Fadzayi was my senior and Prefect in High School. She was the most feared of all because she played strictly by the rules and was incorruptible – every junior student’s nightmare! You could charm any other Prefect out of a punishment, but with Fadzayi you knew that if you did the crime, you would do the time. She has always been fiercely disciplined and focused (while her peers were stressing about dresses for the school dance, Fadzayi was the girl more interested in making sure her she completed the year with flying academic colours). So to anyone who grew up knowing her, it was no surprise that at a critical time in Zimbabwe’s political and economic timeline characterized by “daily injustice – including an unaccountable government” she realized “it was important to stand up against that injustice as a matter of principle”. Didn’t I tell you about my Prefect Fadzayi? In her words, “I was tired of complaining, and the negativity and powerlessness that came with it. I figured I had done enough of pointing out the problems and it was time to be the change I wished to see in our political system. “ And just like that, Fadzayi declared to run for a parliamentary seat as an independent candidate in Zimbabwe’s 2018 General Elections – no Godfathers or funding – just a girl with a dream, and a community who believed in her. Isn’t it amazing how those who start from where they are with what they have always make a name for themselves?

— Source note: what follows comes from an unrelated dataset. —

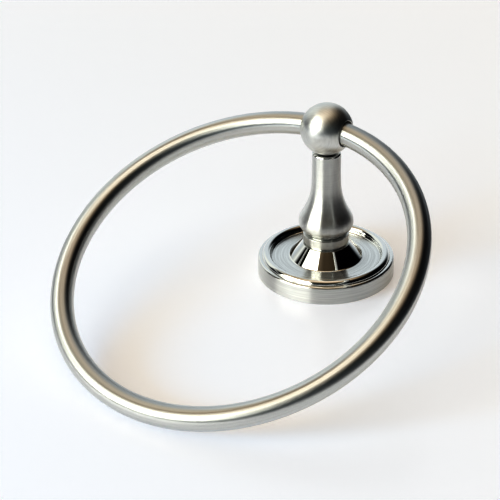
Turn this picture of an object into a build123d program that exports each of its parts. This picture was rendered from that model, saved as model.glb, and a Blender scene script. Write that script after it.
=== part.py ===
from build123d import *
import os
from math import sin, cos, tan, asin, atan, sqrt, radians, degrees, pi

# Towel ring: round base flange, vase-shaped post, ball with a cross hole and a
# swinging ring.  Millimetres.  Origin: centre of the flange's back face (the
# wall plane), +Z along the post away from the wall.  The ring hangs towards -Y
# and swings about the X direction.

# ---------------------------------------------------------------- dimensions
FLANGE_R = 30.0          # skirt radius at the wall plane
SKIRT_TOP_R = 29.9       # slight draft of the skirt
SKIRT_TOP_Z = 7.3        # where the rounded rim starts
RIM_Z = 8.12             # top of the rim, outside the bead
BEAD_TOP_Z = 10.0        # crown of the half-round bead
WALL_T = 2.6             # skirt wall thickness
CAVITY_Z = 5.3           # underside of the face plate
CONE_BASE_R = 15.85
CONE_BASE_Z = 8.15
CONE_TOP_R = 10.3
CONE_TOP_Z = 14.6
BOSS_UNDER_Z = 11.8      # flat under the cone's top plate

COLLAR_R = 9.98
COLLAR_Z0 = 15.5
COLLAR_Z1 = 19.15
WAIST_R = 8.55           # groove between collar and vase
STEP_R = 9.1             # groove between cone and collar
NECK_R = 6.2
SHOULDER_Z = 57.55       # flat top of the post
SHOULDER_EDGE = 0.75     # rounding of the shoulder's edge
SPIGOT_R = 4.0
SPIGOT_Z = 12.5

BALL_R = 11.18
PIVOT_Z = 68.3           # height of the swing axis, also the ball's centre
BORE_R = 5.4             # cross hole in the ball

BAR_R = 4.75             # round bar of the ring
RING_R = 73.75           # centreline radius of the ring
RING_SHIFT = 0.33        # bar's crown above the swing axis (half the sagitta in the hole)

STUD_R = 1.95            # stud between ball and post
STUD_HOLE_R = 2.0
STUD_Z0 = 49.6
STUD_Z1 = 61.8

SCREW_R = 2.95           # screw that holds the post
SCREW_HOLE_R = 3.0
SCREW_TIP_Z = 24.6
HEAD_R = 5.5
HEAD_H = 3.4
WASHER_T = 1.5

BRACKET_T = 1.6          # wall bracket
BRACKET_W = 20.0
BRACKET_HALF = 20.2      # half length at the wall plane, before the raised ends
TAB_SLOPE = 0.62         # outward run of the raised ends for each mm of rise
TAB_TOP_Z = 4.9
BRACKET_HOLE_R = 2.3
BRACKET_HOLE_Y = 12.5    # wall screw holes at +Y and -Y

GRUB_R = 1.95
GRUB_HOLE_R = 2.0
GRUB_Z = 3.2
GRUB_OUT_Y = 29.0

# ring tilt at rest: the bar's far side just touches the wall plane
TILT = asin((PIVOT_Z - BAR_R) / (2 * RING_R - RING_SHIFT))

os.makedirs("parts", exist_ok=True)


def lathe(edges):
    """Closed outline in the XZ plane, turned about Z."""
    face = make_face(edges)
    return revolve(face, Axis.Z, 360)


def P(r, z):
    return (r, 0, z)


def poly(*pts):
    return [Line(P(*a), P(*b)) for a, b in zip(pts[:-1], pts[1:])]


# ---------------------------------------------------------------- base flange
outer = []
outer += poly((FLANGE_R - WALL_T, 0.0), (FLANGE_R - 0.25, 0.0), (FLANGE_R, 0.25), (SKIRT_TOP_R, SKIRT_TOP_Z))
outer.append(ThreePointArc(P(SKIRT_TOP_R, SKIRT_TOP_Z), P(29.54, 7.92), P(28.88, RIM_Z)))     # rounded rim
outer += poly((28.88, RIM_Z), (28.14, RIM_Z))
outer.append(ThreePointArc(P(28.14, RIM_Z), P(26.08, BEAD_TOP_Z), P(24.02, 8.00)))            # half-round bead
outer += poly((24.02, 8.00), (23.98, 7.80))
outer.append(ThreePointArc(P(23.98, 7.80), P(23.75, 7.50), P(23.30, 7.38)))
outer.append(ThreePointArc(P(23.30, 7.38), P(19.80, 7.52), P(16.35, 7.98)))                   # dish
outer.append(ThreePointArc(P(16.35, 7.98), P(16.05, 8.06), P(CONE_BASE_R - 0.12, CONE_BASE_Z + 0.14)))
outer += poly((CONE_BASE_R - 0.12, CONE_BASE_Z + 0.14), (CONE_TOP_R + 0.11, CONE_TOP_Z - 0.13))
outer.append(ThreePointArc(P(CONE_TOP_R + 0.11, CONE_TOP_Z - 0.13), P(CONE_TOP_R + 0.02, CONE_TOP_Z - 0.04), P(CONE_TOP_R - 0.12, CONE_TOP_Z)))
outer += poly((CONE_TOP_R - 0.12, CONE_TOP_Z), (SPIGOT_R + 0.1, CONE_TOP_Z), (SPIGOT_R + 0.1, BOSS_UNDER_Z),
              (8.3, BOSS_UNDER_Z), (13.7, 5.9), (14.6, CAVITY_Z), (FLANGE_R - WALL_T - 1.0, CAVITY_Z))
outer.append(ThreePointArc(P(FLANGE_R - WALL_T - 1.0, CAVITY_Z), P(FLANGE_R - WALL_T - 0.29, CAVITY_Z - 0.29), P(FLANGE_R - WALL_T, CAVITY_Z - 1.0)))
outer += poly((FLANGE_R - WALL_T, CAVITY_Z - 1.0), (FLANGE_R - WALL_T, 0.0))
base_flange = lathe(outer)

# boss inside the skirt for the grub screw (+Y side), joined to wall and face
boss = Pos(0, 26.0, (0.8 + CAVITY_Z + 0.4) / 2) * Box(9.0, 4.0, CAVITY_Z + 0.4 - 0.8)
boss = boss & (Pos(0, 0, 3) * Cylinder(FLANGE_R - 1.0, 12))
base_flange = base_flange + boss
base_flange = base_flange - (Pos(0, 26.0, GRUB_Z) * Rot(90, 0, 0) * Cylinder(GRUB_HOLE_R, 12))

# hook ledge inside the skirt on the -Y side; its sloped face goes behind the
# raised end of the wall bracket
gap = 0.12
ledge_prof = Polyline(
    (0, -(FLANGE_R - 1.2), 0.5), (0, -(BRACKET_HALF + gap * 1.9 + TAB_SLOPE * 0.5), 0.5),
    (0, -(BRACKET_HALF + gap * 1.9 + TAB_SLOPE * 3.4), 3.4), (0, -(FLANGE_R - 1.2), 3.4), close=True)
ledge = extrude(make_face(ledge_prof), amount=6.0, both=True, dir=(1, 0, 0))
base_flange = base_flange + ledge

# ---------------------------------------------------------------- post
vase = [(9.02, 19.72), (9.74, 20.5), (10.55, 21.5), (11.62, 23.0), (11.94, 25.0), (11.55, 27.0),
        (10.33, 29.5), (9.05, 32.0), (7.86, 35.0), (6.98, 38.0), (6.42, 42.0), (6.24, 47.0)]
post_lines = []
post_lines += poly((SCREW_HOLE_R, SPIGOT_Z), (SPIGOT_R - 0.3, SPIGOT_Z), (SPIGOT_R, SPIGOT_Z + 0.3), (SPIGOT_R, CONE_TOP_Z),
                   (STEP_R, CONE_TOP_Z), (STEP_R, COLLAR_Z0), (COLLAR_R - 0.2, COLLAR_Z0))
post_lines.append(ThreePointArc(P(COLLAR_R - 0.2, COLLAR_Z0), P(COLLAR_R - 0.06, COLLAR_Z0 + 0.06), P(COLLAR_R, COLLAR_Z0 + 0.2)))
post_lines += poly((COLLAR_R, COLLAR_Z0 + 0.2), (COLLAR_R, COLLAR_Z1 - 0.2))
post_lines.append(ThreePointArc(P(COLLAR_R, COLLAR_Z1 - 0.2), P(COLLAR_R - 0.06, COLLAR_Z1 - 0.06), P(COLLAR_R - 0.2, COLLAR_Z1)))
post_lines += poly((COLLAR_R - 0.2, COLLAR_Z1), (WAIST_R, COLLAR_Z1), (WAIST_R, 19.62), vase[0])
post_lines.append(Spline(*[P(*q) for q in vase], P(NECK_R, 50.5), tangents=[(0.66, 0, 0.75), (0, 0, 1)]))
post_lines += poly((NECK_R, 50.5), (NECK_R, SHOULDER_Z - SHOULDER_EDGE))
e = SHOULDER_EDGE
post_lines.append(ThreePointArc(P(NECK_R, SHOULDER_Z - e), P(NECK_R - e * 0.293, SHOULDER_Z - e * 0.293), P(NECK_R - e, SHOULDER_Z)))
post_lines += poly((NECK_R - e, SHOULDER_Z), (STUD_HOLE_R, SHOULDER_Z), (STUD_HOLE_R, 48.6), (0, 47.4), (0, 28.2),
                   (SCREW_HOLE_R, 26.4), (SCREW_HOLE_R, SPIGOT_Z))
post = lathe(post_lines)

# ---------------------------------------------------------------- ball
ring_ball = Pos(0, 0, PIVOT_Z) * Sphere(BALL_R)
ring_ball = ring_ball - (Pos(0, 0, SHOULDER_Z - 5) * Box(30, 30, 10))
ring_ball = ring_ball - (Pos(0, 0, PIVOT_Z) * Rot(0, 90, 0) * Cylinder(BORE_R, 40))
mouth = ring_ball.edges().filter_by(lambda ed: ed.geom_type == GeomType.CIRCLE and abs(abs(ed.center().X) - sqrt(BALL_R**2 - BORE_R**2)) < 0.05)
ring_ball = fillet(mouth, 0.35)
ring_ball = ring_ball - (Pos(0, 0, (SHOULDER_Z - 1 + STUD_Z1 + 0.1) / 2) * Cylinder(STUD_HOLE_R, STUD_Z1 + 0.1 - SHOULDER_Z + 1))

# ---------------------------------------------------------------- ring
reach = RING_R - RING_SHIFT
centre = Vector(0, -reach * cos(TILT), PIVOT_Z - reach * sin(TILT))
normal = Vector(0, sin(TILT), -cos(TILT)) * -1
ring_plane = Plane(origin=centre, x_dir=(1, 0, 0), z_dir=normal)
towel_ring = ring_plane * Torus(RING_R, BAR_R)

# ---------------------------------------------------------------- ball stud
c = 0.4
ball_stud = lathe(poly((0, STUD_Z0), (STUD_R - c, STUD_Z0), (STUD_R, STUD_Z0 + c), (STUD_R, STUD_Z1 - c),
                       (STUD_R - c, STUD_Z1), (0, STUD_Z1), (0, STUD_Z0)))

# ---------------------------------------------------------------- post screw
head_top = BOSS_UNDER_Z - WASHER_T
head_bot = head_top - HEAD_H
screw_lines = poly((0, head_bot), (HEAD_R - 1.1, head_bot))
screw_lines.append(ThreePointArc(P(HEAD_R - 1.1, head_bot), P(HEAD_R - 0.3, head_bot + 0.35), P(HEAD_R, head_bot + 1.2)))
screw_lines += poly((HEAD_R, head_bot + 1.2), (HEAD_R, head_top), (SCREW_R, head_top), (SCREW_R, SCREW_TIP_Z - 0.8),
                    (SCREW_R - 0.8, SCREW_TIP_Z), (0, SCREW_TIP_Z), (0, head_bot))
post_screw = lathe(screw_lines)
# cross recess
for a in (0, 90):
    post_screw = post_screw - (Pos(0, 0, head_bot + 0.9) * Rot(0, 0, a) * Box(5.6, 1.2, 2.2))

# ---------------------------------------------------------------- split washer
lock_washer = Pos(0, 0, BOSS_UNDER_Z - WASHER_T / 2) * (Cylinder(5.1, WASHER_T) - Cylinder(3.1, WASHER_T))
lock_washer = lock_washer - (Pos(4.1, 0, BOSS_UNDER_Z - WASHER_T / 2) * Rot(25, 0, 0) * Box(3.2, 0.5, 4.0))

# ---------------------------------------------------------------- wall bracket
# flat strip on the wall with both ends raised at an angle
t = BRACKET_T
k = sqrt(1 + TAB_SLOPE**2)
yo = BRACKET_HALF
end_y = yo + TAB_SLOPE * TAB_TOP_Z
dy = t * k                      # horizontal thickness of a raised end
yi = yo + TAB_SLOPE * t - dy    # inner corner, at the strip's top face
half = [(yo, 0.0), (end_y, TAB_TOP_Z), (end_y - dy, TAB_TOP_Z), (yi, t)]
pts = [(0, y, z) for y, z in half] + [(0, -y, z) for y, z in reversed(half)]
wall_bracket = extrude(make_face(Polyline(*pts, close=True)), amount=BRACKET_W / 2, both=True, dir=(1, 0, 0))
for s in (-1, 1):
    wall_bracket = wall_bracket - (Pos(0, s * BRACKET_HOLE_Y, t / 2) * Cylinder(BRACKET_HOLE_R, 4 * t))

# ---------------------------------------------------------------- grub screw
tip_y = yo + TAB_SLOPE * (GRUB_Z + 0.15) + 0.02      # the cone point bears on the raised end
g = GRUB_R
grub_lines = poly((0, tip_y), (0.15, tip_y), (g, tip_y + g), (g, GRUB_OUT_Y - 0.3), (g - 0.3, GRUB_OUT_Y), (0, GRUB_OUT_Y), (0, tip_y))
grub_screw = lathe(grub_lines)
hexagon = Pos(0, 0, GRUB_OUT_Y - 1.0) * extrude(RegularPolygon(1.0, 6, major_radius=False), amount=1.01, both=True)
grub_screw = grub_screw - hexagon
# turned from the Z direction to the +Y direction
grub_screw = Pos(0, 0, GRUB_Z) * Rot(-90, 0, 0) * grub_screw

# ---------------------------------------------------------------- write
PARTS = {
    "base_flange": base_flange,
    "post": post,
    "ring_ball": ring_ball,
    "towel_ring": towel_ring,
    "ball_stud": ball_stud,
    "post_screw": post_screw,
    "lock_washer": lock_washer,
    "wall_bracket": wall_bracket,
    "grub_screw": grub_screw,
}
for name, shape in PARTS.items():
    solids = shape.solids()
    out = solids[0] if len(solids) == 1 else Compound(children=list(solids))
    out.label = name
    export_step(out, "parts/" + name + ".step")
    print(name, "solids", len(solids), "volume", round(sum(s.volume for s in solids), 1))
print("tilt", round(degrees(TILT), 3), "ring centre", centre, "range", round(180 + 2 * degrees(TILT), 2))
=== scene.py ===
import math

import bpy
from mathutils import Matrix, Vector


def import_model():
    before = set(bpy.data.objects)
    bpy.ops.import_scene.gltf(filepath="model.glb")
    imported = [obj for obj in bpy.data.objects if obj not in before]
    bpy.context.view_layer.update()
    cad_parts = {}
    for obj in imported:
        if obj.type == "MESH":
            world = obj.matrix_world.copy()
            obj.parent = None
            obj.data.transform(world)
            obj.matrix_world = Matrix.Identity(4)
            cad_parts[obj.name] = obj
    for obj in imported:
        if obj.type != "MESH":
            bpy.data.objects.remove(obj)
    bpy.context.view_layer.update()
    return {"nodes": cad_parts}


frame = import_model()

scene = bpy.context.scene
nodes = frame["nodes"]

TURN = math.radians(32.613)                                   # heading of the camera round the post
TOWARD = (math.sin(TURN), -math.cos(TURN), 0.0)               # from the object to the camera, level
RIGHT = (math.cos(TURN), math.sin(TURN), 0.0)                 # to the right of the picture, level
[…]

We all know, it is difficult for an established, financially buoyant, respected, mature man to run for political office, so imagine the odds against a single, female 33 year old lawyer with dreadlocks and a penchant for pantsuits – everything was used against her daily and “openly in the media where my views and success were attributed to my father. My marital status (was) always a point of conversation when I was in the process of discussing something important like our manifesto and my plan for progress.” Before people digested or critiqued what she was offering as a candidate for office, it seemed the primary concern was with why this young lady’s priority was working towards her vision for her country instead of focusing on getting married and having children? It reminded me of those high school dance days all over again.

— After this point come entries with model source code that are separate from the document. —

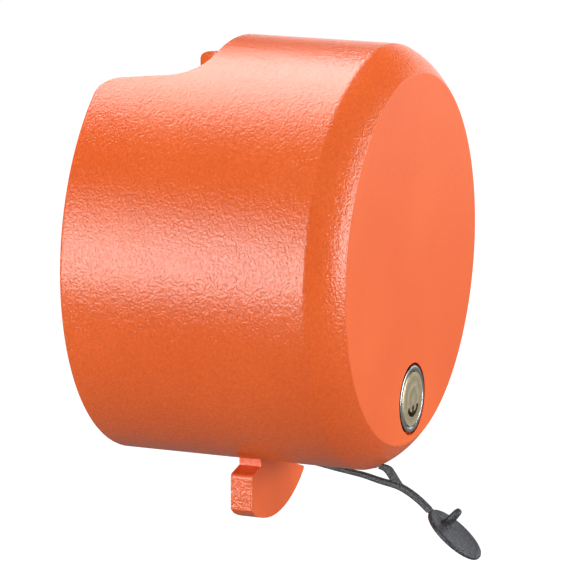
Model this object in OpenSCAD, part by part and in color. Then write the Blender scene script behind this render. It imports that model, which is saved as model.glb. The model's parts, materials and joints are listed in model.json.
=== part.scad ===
// Trailer kingpin lock: a thick steel cup that swallows the pin, a sliding
// keyhole plate that grips the pin's waist, and a key cylinder that holds the
// plate. The pin's axis is Y. The front face looks along -Y, +Z is up, and the
// origin is the centre of the collar's bore at its mouth, just inside the lead-in.
// "Depth" is always measured backwards from the front face.

/* [Housing] */
// Outside diameter of the housing
shell_d = 157; // [152:1:190]
// Front face to rear rim
shell_depth = 106.3; // [96:0.1:130]
// Thickness of the round wall
wall_t = 8.5; // [7:0.1:9.5]
// Thickness of the front wall
front_t = 12; // [10:0.5:13]
// How far the front chamfer runs back
chamfer_depth = 11.7; // [10:0.1:14]
// How far the front chamfer runs inwards
chamfer_in = 10; // [8:0.1:12]
// How far the chamfer's middle stands out from a straight one
chamfer_bulge = 1.7; // [1:0.1:2]

/* [Rim notch] */
// Width of the notch at its floor
notch_w = 75.5; // [50:0.5:80]
// Length of the notch from the rear rim
notch_l = 37.5; // [25:0.1:39.5]
// Sideways offset of the notch from the top
notch_off = 2.7; // [0:0.1:6]

/* [Kingpin] */
// Bore of the guide collar, for a pin of 73 mm
bore_d = 74; // [60:0.5:76]
// Length of the guide collar behind its flange
collar_l = 21.3; // [12:0.1:26]
// Lead-in at the collar's mouth
lead_in = 2; // [1:0.1:4]
// Waist slot of the keyhole plate, for a waist of 50.8 mm
waist_d = 52; // [51.4:0.1:54]

/* [Keyhole plate] */
// Thickness of the plate
plate_t = 8.6; // [7:0.1:10.5]
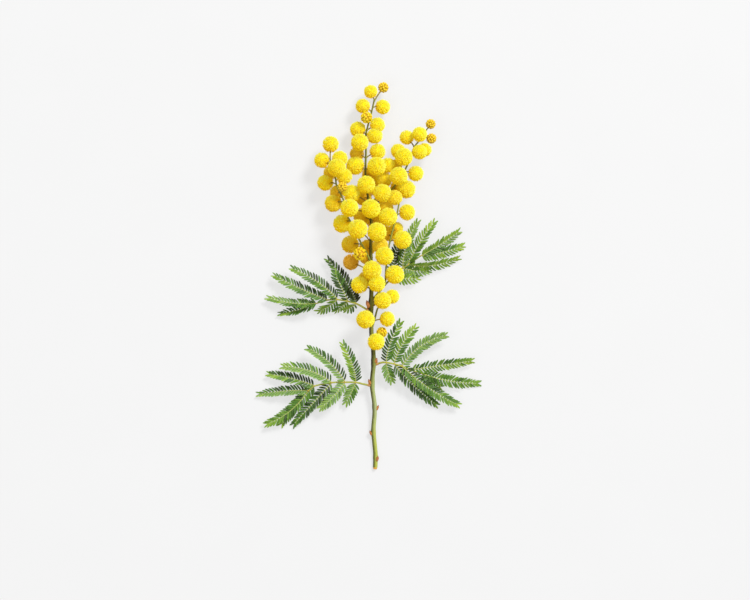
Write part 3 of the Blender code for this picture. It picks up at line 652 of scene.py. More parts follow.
def add_stamens(growth, roots, tips, shades, age_and_shade):
    """Closed three-sided spindles: thin at the root and widest just under the tip."""
    length = (tips - roots)[:, None]
    side, up = frames_of(unit(tips - roots))
    ring = []
    for turn in range(3):
        angle = 2 * math.pi * turn / 3
        ring.append(STAMEN_RADIUS * (math.cos(angle) * side + math.sin(angle) * up))
    belly = roots[:, None] + STAMEN_BELLY * length + np.stack(ring, 1)
    shapes = np.concatenate([roots[:, None], belly, tips[:, None]], 1)
    numbers = [(0, STAMEN_BELLY, STAMEN_BELLY, STAMEN_BELLY, 1), shades[:, None], age_and_shade]
    triangles = np.array([(0, 2, 1), (0, 3, 2), (0, 1, 3), (4, 1, 2), (4, 2, 3), (4, 3, 1)])
    spots = np.array([(0.5, 0), (0, STAMEN_BELLY), (0.5, STAMEN_BELLY), (1, STAMEN_BELLY), (0.5, 1)])
    growth.add(shapes, triangles, numbers, spots, STAMENS)


def above_surface(roots, tips):
    """Tips drawn in so that they stay above the surface."""
    reach = tips - roots
    room = roots[:, 2] - LOWEST
    share = np.where(tips[:, 2] < LOWEST, room / np.maximum(-reach[:, 2], 1e-6), 1.0)
    return roots + reach * np.clip(share, 0.05, 1.0)[:, None]


def add_florets(growth, middles, aims, radii, shades, ages_and_shades, lobes=0.0):
    """Small round florets, drawn out along their aims, with five lobes where lobes is over 0."""
    corners, triangles, spots = globe(*FLORET_ROUNDNESS)
    side, up = frames_of(aims)
    lobed = 1 - lobes * (np.arange(len(corners)) % 2) * np.clip(corners[:, 2], 0, 1)
    across = corners[:, :2] * lobed[:, None]
    shapes = middles[:, None] + radii[:, None, None] * (
        across[None, :, :1] * side[:, None]
        + across[None, :, 1:] * up[:, None]
        + FLORET_STRETCH * corners[None, :, 2:] * aims[:, None]
    )
    numbers = [0.5 + 0.5 * corners[:, 2], shades[:, None], ages_and_shades[:, None]]
    growth.add(on_surface(shapes), triangles, numbers, spots, BUDS)


def at_stalk(aims, head):
    """How near each aim is to the head's stalk, from 0 to 1."""
    return np.clip(aims @ np.array(head.entry), 0, 1)


def shade_and_fading(aims, head):
    """How far each aim lies in painted shade, on the side of the head away from the key lamp, and how far it
    fades round the stalk.
    """
    side = np.clip(0.3 + 0.7 * (aims @ PAINTED_SHADE_SIDE), 0, 1)
    return np.clip(side + 0.9 * at_stalk(aims, head) ** 6, 0, 1)


def add_heart(growth, head, florets, age_and_shade, height, finish):
    """The closed middle of a head, with a low dome under each floret."""
    corners, triangles, spots = globe(*HEART_ROUNDNESS)
    nearest = (corners @ florets.T).max(1)
    edge = 1 - 2 / len(florets)
    dome = np.clip((nearest - edge) / (1 - edge), 0, 1)
    radius = head.radius * height * (1 - FLORET_DOME + FLORET_DOME * dome)
    shape = np.array(head.middle) + corners * radius[:, None]
    # the second number is painted shade on the side away from the key lamp, and the fading round the stalk
    numbers = [dome, shade_and_fading(corners, head), age_and_shade]
    growth.add(on_surface(shape[None]), triangles, numbers, spots, finish)


def add_open_head(growth, head, age_and_shade, draw):
    """A fluffy ball: hundreds of stamens fan out of the florets and hide them."""
    florets = spread(FLORETS_IN_HEAD, draw)
    add_heart(growth, head, florets, age_and_shade, OPEN_HEART, CUPS)
    count = round(STAMENS_PER_SQUARE_MM * 4 * math.pi * head.radius**2)
    aims = unit(spread(count, draw) + draw.normal(scale=AIM_SPREAD, size=(count, 3)))
    aims = aims[aims @ np.array(head.entry) < math.cos(math.radians(STALK_PARTING))]
    closeness = aims @ florets.T
    own = florets[closeness.argmax(1)]
    away = np.arccos(np.clip(closeness.max(1), -1, 1))
    length = STAMEN_REACH - 0.1 * away**2 + draw.normal(scale=REACH_SPREAD, size=len(aims))
    length += LONG_STAMEN * (draw.random(len(aims)) < LONG_STAMEN_SHARE)
    roots = STAMEN_ROOT * head.radius * unit((1 - ROOT_GATHER) * aims + ROOT_GATHER * own)
    tips = head.radius * np.minimum(length, LONGEST_STAMEN)[:, None] * unit(aims + TIP_GATHER * (own - aims))
    middle = np.array(head.middle)
    roots[:, 2] = np.maximum(roots[:, 2], 2 * LOWEST - middle[2])
    tips = above_surface(middle + roots, middle + tips)
    # painted shade: stamens on the side away from the key lamp get low shades, which paint them gold rather
    # than lemon, and get more ochre
    shaded_and_faded = shade_and_fading(aims, head)
    shades = np.clip(draw.normal(0.5, SHADE_SPREAD, len(aims)) + 0.35 - 0.9 * shaded_and_faded, 0, 1)
    ages_and_shades = np.clip(age_and_shade + 0.3 * shaded_and_faded**2 * draw.uniform(0.4, 1.6, len(aims)), 0, 1)
    add_stamens(growth, middle + roots, tips, shades, ages_and_shades[:, None])


def add_half_open_head(growth, head, age_and_shade, draw):
    """Florets that have begun to open: round clusters of short stamens with gaps between them."""
    florets = spread(HALF_OPEN_FLORETS, draw)
    florets = unit(florets + draw.normal(scale=0.06, size=florets.shape))
    add_heart(growth, head, florets, age_and_shade, HALF_OPEN_HEART, GAPS)
    middle = np.array(head.middle)
    radii = head.radius * draw.uniform(0.19, 0.24, len(florets))
    shades = draw.uniform(0.3, 0.8, len(florets))
    ages_and_shades = age_and_shade + at_stalk(florets, head) ** 4
    add_florets(growth, middle + HALF_OPEN_RING * head.radius * florets, florets, radii, shades, ages_and_shades)
    for floret, shade, floret_age_and_shade in zip(florets, shades, ages_and_shades):
        aims = unit(floret + 0.3 * unit(draw.normal(size=(OPENING_STAMENS, 3))))
        roots = middle + OPENING_ROOT * head.radius * unit(0.7 * floret + 0.3 * aims)
        length = head.radius * draw.uniform(0.93, 1.03, (OPENING_STAMENS, 1))
        stamen_shades = np.clip(draw.normal(shade, 0.1, OPENING_STAMENS) - 0.25, 0, 1)
        add_stamens(growth, roots, above_surface(roots, middle + length * aims), stamen_shades, floret_age_and_shade)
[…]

One of her most successful strategies is that she accepted that she needed help. “I had a strong communications team that was well trained and effective. They equipped me with the necessary media training. This went a long way in redirecting the conversation. I had an amazing campaign team that kept me inspired and reminded me daily of why we started and why our work mattered. I also just developed the head strength not to care about the trolls and hate. It’s a skill I have retained to this day.” The trolls and hate never spared her, with mentions upon mentions filled with name-calling, slander and abuse. No one ever called her incompetent or questioned her policies, but they persisted with the narrative that a single and successful young lady must have sexual skeletons to attribute to her accomplishments. Either that or her father must have pulled a few strings in her favour. Her reaction? “I ignored it and moved on. It was important to keep the main thing the main thing. The world is not yet ready for a woman who fights back publicly.” Wow. Let me let that sink in for you.

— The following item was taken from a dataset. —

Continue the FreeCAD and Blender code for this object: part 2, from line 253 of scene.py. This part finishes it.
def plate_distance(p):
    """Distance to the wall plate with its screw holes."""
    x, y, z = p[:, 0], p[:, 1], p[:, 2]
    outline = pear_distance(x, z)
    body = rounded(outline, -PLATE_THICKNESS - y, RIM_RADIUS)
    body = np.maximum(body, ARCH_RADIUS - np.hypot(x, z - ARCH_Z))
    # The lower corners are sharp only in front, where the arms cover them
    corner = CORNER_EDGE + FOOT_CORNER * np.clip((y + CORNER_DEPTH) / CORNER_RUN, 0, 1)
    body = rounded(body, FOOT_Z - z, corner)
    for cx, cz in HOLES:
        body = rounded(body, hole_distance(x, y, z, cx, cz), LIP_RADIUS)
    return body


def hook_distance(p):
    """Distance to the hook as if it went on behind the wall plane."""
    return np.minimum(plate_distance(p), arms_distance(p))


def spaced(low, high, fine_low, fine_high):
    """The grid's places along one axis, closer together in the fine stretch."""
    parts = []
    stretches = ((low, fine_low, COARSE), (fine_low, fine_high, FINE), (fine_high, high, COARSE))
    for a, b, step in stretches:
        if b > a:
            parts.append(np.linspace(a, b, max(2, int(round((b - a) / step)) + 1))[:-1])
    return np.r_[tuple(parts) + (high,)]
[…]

When will women in Africa be able to fight back publically? Its one thing for us to chime into global movements and conversations, but we’re all anticipating the “action” part of this era at home. “It will take time – many years, perhaps decades. The mindsets of mothers, fathers, teachers, women and all of society would really need to change. Women may also have to break down the barriers themselves. The women’s movement would need to be revived and feminism would need to be viewed as normal and acceptable.” Across most of Africa, the norm still stands that “An outspoken, confident woman who’s at the top is generally viewed as countercultural. Society tends to view such a woman as aggressive and difficult”. It would explain why most women prefer to play more quietly behind the scenes, lest you are ready for unsubstantiated attacks on your alleged sexual immorality and of course accusations of nepotism. How is it possible that in Africa in the 21st century the sum of a woman’s worth is still her father, her wedding finger, her womb or her vagina?
Fadzayi may not have secured her seat in the election, but she has secured a place for herself in history as a trailblazer in normalizing strong, focused, young women to Zimbabwe. We all know the quiet whispers behind closed doors of praise for her far surpass those of opposition to her. Politics will always be politics, and my take is that her calling is far greater than the unpredictable dynamics of the corridors of government power. In simply being herself, and being strong enough to stand firm in her choices and outlook on life – she has reminded us that life is about making the choices that we believe in and standing firm.
Her mandate is clear; “I wish that every woman could be empowered about her constitutional and legal rights in any setting – from marriage to work to life because knowledge is power. Power leads to action. I hope that women in the future never have to deal with challenges their male counterparts don’t have to go through including sexualized insults if they choose to get into public office, prejudgment of their skills and character by society and gender-based discrimination in the corporate or professional world. I aspire for a world where the silent screams of women who encounter sexual harassment, violence and assault find a voice that is heard and a remedy that is effective.”
My take – there is plenty more where that came from!